I too wish it was less cumbersome to use defer properly.


One thing you can do is simply use BOTH a defer Close and a straight-path Close with error-checking.


The problem isn't shadowing. The problem is capturing by reference. It's utterly confusing, because it means that all closures that you create in the same environment share the same mutable state - delicious action at a distance!

Languages where closures capture by value (ML, Haskell) or where the programmer explicitly chooses between capturing by value and by reference (C++, Rust) are free of these complications.


That terminal '}()' is there for a reason.

https://play.golang.org/p/zyMbmJsnUz // minor mod of donatj's example.


This is reminiscent of the common Python hack `lambda n=n: whatever`. Well, it's a hack.


Haskell doesn't necessarily capture by value or by reference since you cannot distinguish between the two when all values are immutable.


When I say ”by value”, I mean the abstraction the programmer is exposed to, not the internal implementation detail.
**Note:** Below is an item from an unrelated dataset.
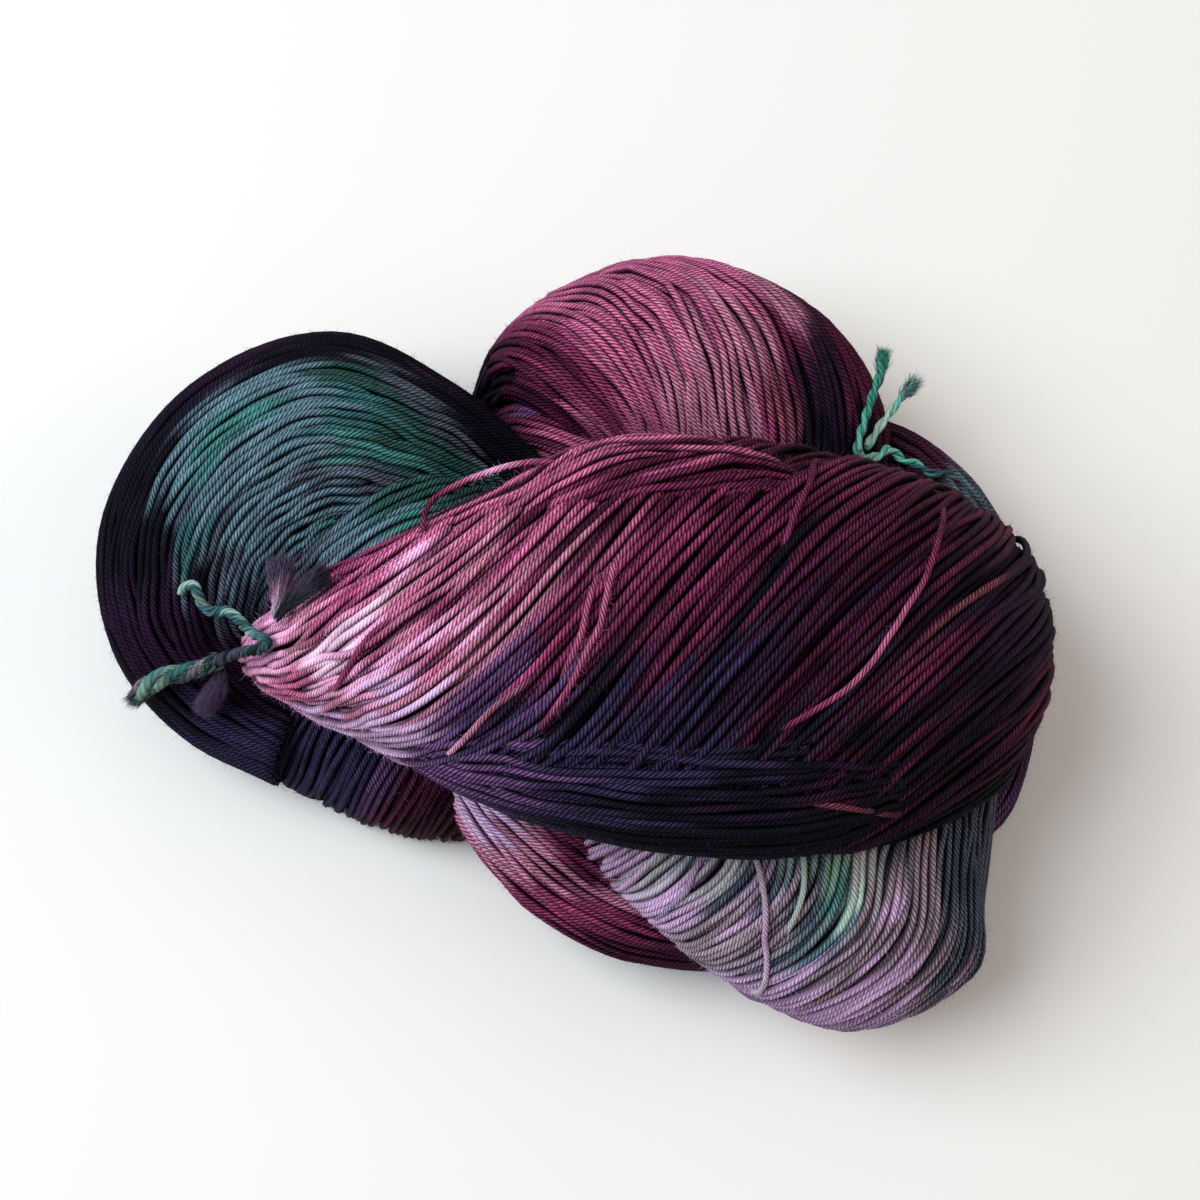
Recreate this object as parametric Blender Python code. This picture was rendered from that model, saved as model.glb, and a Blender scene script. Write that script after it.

In a Haskell implementation, the environment may well be internally represented as a pointer, but the programmer doesn't need to worry about that. On the other hand, a Go, Python or Lisp programmer is constantly and painfully reminded of the difference between copying an object and pointing to a pre-existing object.


Haskell programmers do have to think about it as being by-reference if they want to understand the performance/memory-use due to sharing.

But for correctness, yeah, you just don't have to think about it. So you don't think "by value" or "by reference", it just becomes something obvious that you don't need to think about.


> Haskell programmers do have to think about it as being by-reference if they want to understand the performance/memory-use due to sharing.

Oh, right.


No need to build this into a language. It can be provided as a simple library function:

    with<T>(resource : T, body : T => Void) where T <: Resource

    with(file, f => { ... })


Adding control semantics via library extensions seems to be a thing now. It has a bad history, though, from the extensible languages of the 1970s, when people first discovered that you could do fancy things with macros. That didn't end well.

You don't need many control constructs, and the list is pretty well known, so you may as well design them into the language.


Which is yet another reason for a modern language to handle generics.